__What this task involves__.
Locate, in the data below, the line that contains "in imported if" and the line that contains "bpy.data.objects.remove(obj)"; reproduce exactly those two lines and every line between them, nothing more.

__Given material__.
____

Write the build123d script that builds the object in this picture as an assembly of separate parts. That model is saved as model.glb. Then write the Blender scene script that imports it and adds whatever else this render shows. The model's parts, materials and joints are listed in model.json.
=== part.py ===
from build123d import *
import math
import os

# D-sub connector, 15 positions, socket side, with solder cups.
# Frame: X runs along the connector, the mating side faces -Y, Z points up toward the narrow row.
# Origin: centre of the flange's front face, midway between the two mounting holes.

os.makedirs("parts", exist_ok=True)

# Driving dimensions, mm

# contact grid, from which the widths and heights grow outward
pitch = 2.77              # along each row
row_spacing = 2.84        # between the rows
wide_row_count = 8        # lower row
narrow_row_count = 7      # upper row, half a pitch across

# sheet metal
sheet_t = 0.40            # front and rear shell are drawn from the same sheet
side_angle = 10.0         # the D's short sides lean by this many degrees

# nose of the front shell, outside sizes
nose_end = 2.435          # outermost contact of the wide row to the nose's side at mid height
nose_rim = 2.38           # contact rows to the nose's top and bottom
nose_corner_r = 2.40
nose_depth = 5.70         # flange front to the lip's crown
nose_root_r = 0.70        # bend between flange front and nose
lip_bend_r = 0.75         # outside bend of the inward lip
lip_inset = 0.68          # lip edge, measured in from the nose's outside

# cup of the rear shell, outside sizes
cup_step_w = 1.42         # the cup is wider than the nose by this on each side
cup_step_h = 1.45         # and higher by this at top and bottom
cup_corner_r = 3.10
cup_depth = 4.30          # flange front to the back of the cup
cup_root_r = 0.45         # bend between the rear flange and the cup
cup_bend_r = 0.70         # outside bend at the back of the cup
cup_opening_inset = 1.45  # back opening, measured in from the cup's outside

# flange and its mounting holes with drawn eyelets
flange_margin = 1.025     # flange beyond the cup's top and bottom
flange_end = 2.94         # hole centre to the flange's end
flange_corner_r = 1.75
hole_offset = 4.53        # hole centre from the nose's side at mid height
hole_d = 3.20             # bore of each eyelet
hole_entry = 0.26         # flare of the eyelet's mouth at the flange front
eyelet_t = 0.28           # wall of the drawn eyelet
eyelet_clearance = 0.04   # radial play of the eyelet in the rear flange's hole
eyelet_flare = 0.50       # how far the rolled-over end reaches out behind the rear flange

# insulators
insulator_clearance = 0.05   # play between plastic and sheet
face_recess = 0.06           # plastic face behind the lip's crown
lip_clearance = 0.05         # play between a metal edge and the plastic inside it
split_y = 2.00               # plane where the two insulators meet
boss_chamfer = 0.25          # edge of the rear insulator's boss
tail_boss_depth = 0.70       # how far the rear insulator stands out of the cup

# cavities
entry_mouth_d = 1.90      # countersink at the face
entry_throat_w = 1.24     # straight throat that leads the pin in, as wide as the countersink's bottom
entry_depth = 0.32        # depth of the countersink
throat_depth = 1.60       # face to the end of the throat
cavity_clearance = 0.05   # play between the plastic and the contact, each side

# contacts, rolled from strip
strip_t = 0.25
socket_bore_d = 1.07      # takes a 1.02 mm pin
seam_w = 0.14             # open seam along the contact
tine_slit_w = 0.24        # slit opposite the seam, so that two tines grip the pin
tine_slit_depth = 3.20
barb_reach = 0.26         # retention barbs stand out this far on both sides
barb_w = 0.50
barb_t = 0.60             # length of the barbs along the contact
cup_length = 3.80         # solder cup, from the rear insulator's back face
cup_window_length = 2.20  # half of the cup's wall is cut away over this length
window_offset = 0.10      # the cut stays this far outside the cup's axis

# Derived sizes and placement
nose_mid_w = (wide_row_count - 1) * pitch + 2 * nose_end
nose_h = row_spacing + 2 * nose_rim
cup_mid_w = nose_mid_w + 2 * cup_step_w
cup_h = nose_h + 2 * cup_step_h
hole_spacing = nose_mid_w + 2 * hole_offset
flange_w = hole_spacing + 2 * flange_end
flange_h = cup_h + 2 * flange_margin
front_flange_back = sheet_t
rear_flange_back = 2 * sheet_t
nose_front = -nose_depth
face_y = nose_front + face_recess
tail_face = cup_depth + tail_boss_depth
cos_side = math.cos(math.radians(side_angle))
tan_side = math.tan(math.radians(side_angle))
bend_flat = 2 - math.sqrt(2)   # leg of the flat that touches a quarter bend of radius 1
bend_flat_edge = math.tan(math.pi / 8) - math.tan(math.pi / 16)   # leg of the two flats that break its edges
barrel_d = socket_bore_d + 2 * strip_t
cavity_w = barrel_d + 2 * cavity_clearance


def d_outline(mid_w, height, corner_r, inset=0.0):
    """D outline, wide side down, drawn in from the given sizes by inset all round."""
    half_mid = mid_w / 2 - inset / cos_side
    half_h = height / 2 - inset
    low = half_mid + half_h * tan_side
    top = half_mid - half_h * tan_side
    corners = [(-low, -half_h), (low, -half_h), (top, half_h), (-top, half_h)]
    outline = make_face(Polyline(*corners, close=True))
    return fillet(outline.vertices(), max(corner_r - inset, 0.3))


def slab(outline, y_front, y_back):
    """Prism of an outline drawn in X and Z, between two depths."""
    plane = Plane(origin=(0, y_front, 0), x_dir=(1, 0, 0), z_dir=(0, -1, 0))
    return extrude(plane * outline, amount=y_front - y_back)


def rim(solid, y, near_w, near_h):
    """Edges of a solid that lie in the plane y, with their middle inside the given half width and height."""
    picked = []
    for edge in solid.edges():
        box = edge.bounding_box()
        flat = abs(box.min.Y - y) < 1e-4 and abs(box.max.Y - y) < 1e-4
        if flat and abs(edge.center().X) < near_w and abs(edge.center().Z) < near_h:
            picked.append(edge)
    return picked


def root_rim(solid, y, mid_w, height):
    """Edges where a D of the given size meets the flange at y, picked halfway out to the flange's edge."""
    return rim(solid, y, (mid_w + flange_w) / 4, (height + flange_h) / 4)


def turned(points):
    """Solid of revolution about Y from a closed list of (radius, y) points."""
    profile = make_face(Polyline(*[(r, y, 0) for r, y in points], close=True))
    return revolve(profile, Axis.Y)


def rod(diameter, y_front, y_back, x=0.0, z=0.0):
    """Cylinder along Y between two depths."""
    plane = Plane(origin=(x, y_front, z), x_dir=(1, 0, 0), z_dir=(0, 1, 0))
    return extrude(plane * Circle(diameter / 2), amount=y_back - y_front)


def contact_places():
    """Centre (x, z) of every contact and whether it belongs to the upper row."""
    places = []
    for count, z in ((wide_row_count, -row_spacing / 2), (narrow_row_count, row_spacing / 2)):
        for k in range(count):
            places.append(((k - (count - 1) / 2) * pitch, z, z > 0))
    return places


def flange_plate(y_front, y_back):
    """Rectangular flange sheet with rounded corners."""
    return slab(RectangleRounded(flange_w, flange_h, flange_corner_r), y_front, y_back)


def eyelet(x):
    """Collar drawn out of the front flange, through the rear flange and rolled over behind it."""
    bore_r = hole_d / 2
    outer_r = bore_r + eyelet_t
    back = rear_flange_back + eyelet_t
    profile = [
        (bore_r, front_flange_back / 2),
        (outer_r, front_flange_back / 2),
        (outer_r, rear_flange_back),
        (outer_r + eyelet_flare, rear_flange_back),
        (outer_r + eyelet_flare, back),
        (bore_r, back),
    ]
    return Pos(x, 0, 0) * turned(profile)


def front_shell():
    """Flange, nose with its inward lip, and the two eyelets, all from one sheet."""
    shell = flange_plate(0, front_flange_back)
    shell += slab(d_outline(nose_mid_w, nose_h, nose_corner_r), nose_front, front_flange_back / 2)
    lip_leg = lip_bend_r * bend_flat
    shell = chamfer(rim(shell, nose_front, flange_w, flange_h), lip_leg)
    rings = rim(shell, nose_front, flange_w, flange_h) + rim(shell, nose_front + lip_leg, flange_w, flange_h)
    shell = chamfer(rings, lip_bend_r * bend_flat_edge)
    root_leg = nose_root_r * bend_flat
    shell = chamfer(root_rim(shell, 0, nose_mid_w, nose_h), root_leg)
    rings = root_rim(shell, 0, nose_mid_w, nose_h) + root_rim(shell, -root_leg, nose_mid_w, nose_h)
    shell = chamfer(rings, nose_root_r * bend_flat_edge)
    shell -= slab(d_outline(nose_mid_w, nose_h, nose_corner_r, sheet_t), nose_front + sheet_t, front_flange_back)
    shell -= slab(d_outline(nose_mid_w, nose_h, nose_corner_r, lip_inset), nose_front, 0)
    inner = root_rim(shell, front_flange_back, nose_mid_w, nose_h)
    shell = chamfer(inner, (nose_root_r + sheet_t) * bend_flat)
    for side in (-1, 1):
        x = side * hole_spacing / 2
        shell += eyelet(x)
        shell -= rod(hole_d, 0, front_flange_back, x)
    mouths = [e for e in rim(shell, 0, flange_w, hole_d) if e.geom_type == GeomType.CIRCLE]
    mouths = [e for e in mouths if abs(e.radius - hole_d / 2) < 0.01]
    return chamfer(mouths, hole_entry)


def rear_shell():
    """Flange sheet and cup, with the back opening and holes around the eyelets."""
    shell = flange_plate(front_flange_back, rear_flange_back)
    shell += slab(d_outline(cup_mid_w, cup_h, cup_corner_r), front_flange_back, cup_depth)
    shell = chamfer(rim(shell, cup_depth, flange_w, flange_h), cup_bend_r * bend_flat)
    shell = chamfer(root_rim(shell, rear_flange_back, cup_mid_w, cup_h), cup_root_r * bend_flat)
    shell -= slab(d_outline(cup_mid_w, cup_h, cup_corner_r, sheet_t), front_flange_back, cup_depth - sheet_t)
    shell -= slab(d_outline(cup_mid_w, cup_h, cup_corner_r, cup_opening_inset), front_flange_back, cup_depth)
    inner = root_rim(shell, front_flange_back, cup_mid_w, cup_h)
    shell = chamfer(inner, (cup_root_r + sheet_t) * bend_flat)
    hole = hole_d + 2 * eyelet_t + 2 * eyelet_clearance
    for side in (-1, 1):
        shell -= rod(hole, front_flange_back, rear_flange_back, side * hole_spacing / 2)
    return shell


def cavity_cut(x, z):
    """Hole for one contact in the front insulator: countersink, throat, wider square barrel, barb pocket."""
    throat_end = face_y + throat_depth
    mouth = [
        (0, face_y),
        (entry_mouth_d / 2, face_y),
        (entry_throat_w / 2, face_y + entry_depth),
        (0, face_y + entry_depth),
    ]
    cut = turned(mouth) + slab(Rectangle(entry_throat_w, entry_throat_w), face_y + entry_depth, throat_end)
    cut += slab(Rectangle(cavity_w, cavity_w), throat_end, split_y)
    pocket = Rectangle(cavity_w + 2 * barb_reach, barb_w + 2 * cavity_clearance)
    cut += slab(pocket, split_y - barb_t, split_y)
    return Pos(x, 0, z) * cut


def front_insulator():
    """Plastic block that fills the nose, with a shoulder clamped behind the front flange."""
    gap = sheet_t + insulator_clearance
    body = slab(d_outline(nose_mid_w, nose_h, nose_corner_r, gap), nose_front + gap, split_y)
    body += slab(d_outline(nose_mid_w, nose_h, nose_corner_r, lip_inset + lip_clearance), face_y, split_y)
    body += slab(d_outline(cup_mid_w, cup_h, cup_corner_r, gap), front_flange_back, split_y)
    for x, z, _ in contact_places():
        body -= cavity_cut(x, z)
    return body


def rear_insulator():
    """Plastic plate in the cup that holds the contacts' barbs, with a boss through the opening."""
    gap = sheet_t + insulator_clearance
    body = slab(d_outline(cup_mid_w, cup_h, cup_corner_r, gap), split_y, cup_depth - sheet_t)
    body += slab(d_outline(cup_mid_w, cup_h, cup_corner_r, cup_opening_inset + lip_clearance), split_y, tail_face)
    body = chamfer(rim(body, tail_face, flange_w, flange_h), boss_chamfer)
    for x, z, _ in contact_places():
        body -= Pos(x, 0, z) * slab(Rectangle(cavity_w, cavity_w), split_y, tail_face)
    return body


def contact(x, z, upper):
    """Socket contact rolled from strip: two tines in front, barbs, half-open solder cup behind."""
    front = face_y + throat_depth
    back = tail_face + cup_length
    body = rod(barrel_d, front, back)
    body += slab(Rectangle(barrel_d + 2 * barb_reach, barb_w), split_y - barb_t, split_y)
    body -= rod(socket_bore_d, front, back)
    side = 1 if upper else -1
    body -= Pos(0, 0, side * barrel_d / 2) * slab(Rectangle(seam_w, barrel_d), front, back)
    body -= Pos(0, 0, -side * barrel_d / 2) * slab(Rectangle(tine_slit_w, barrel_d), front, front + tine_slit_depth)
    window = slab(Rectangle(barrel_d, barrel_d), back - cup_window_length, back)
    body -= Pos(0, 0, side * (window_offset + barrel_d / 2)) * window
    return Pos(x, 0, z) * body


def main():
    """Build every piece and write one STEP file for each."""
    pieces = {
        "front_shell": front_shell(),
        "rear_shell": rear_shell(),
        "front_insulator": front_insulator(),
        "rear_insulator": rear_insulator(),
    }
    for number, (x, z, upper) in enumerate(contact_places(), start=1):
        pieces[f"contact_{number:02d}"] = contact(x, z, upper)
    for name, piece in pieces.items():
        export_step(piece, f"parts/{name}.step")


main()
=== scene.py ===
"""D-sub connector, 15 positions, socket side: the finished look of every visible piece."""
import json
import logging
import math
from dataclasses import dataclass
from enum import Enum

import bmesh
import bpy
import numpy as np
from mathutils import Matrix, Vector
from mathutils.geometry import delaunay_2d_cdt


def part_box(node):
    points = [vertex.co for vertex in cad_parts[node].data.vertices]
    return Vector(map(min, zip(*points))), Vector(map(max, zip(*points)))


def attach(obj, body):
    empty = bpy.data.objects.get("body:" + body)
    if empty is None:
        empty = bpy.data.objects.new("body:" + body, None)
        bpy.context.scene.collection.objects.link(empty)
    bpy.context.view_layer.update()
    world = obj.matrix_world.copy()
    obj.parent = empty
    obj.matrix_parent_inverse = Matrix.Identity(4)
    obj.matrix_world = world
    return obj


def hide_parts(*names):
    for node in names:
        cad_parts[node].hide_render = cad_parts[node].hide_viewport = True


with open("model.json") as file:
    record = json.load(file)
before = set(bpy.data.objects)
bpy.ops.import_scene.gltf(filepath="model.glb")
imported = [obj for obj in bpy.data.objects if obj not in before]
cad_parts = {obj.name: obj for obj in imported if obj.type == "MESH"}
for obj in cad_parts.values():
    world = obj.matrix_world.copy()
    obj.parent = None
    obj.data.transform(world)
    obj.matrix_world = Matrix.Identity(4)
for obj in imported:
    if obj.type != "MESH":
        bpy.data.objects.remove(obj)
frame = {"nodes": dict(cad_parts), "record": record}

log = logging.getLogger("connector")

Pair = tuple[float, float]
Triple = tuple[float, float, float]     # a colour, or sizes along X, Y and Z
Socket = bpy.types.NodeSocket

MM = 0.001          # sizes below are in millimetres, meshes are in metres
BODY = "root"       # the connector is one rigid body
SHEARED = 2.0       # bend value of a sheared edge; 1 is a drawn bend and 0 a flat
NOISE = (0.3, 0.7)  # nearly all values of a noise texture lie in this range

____

__Answer to the task__.
cad_parts = {obj.name: obj for obj in imported if obj.type == "MESH"}
for obj in cad_parts.values():
    world = obj.matrix_world.copy()
    obj.parent = None
    obj.data.transform(world)
    obj.matrix_world = Matrix.Identity(4)
for obj in imported:
    if obj.type != "MESH":
        bpy.data.objects.remove(obj)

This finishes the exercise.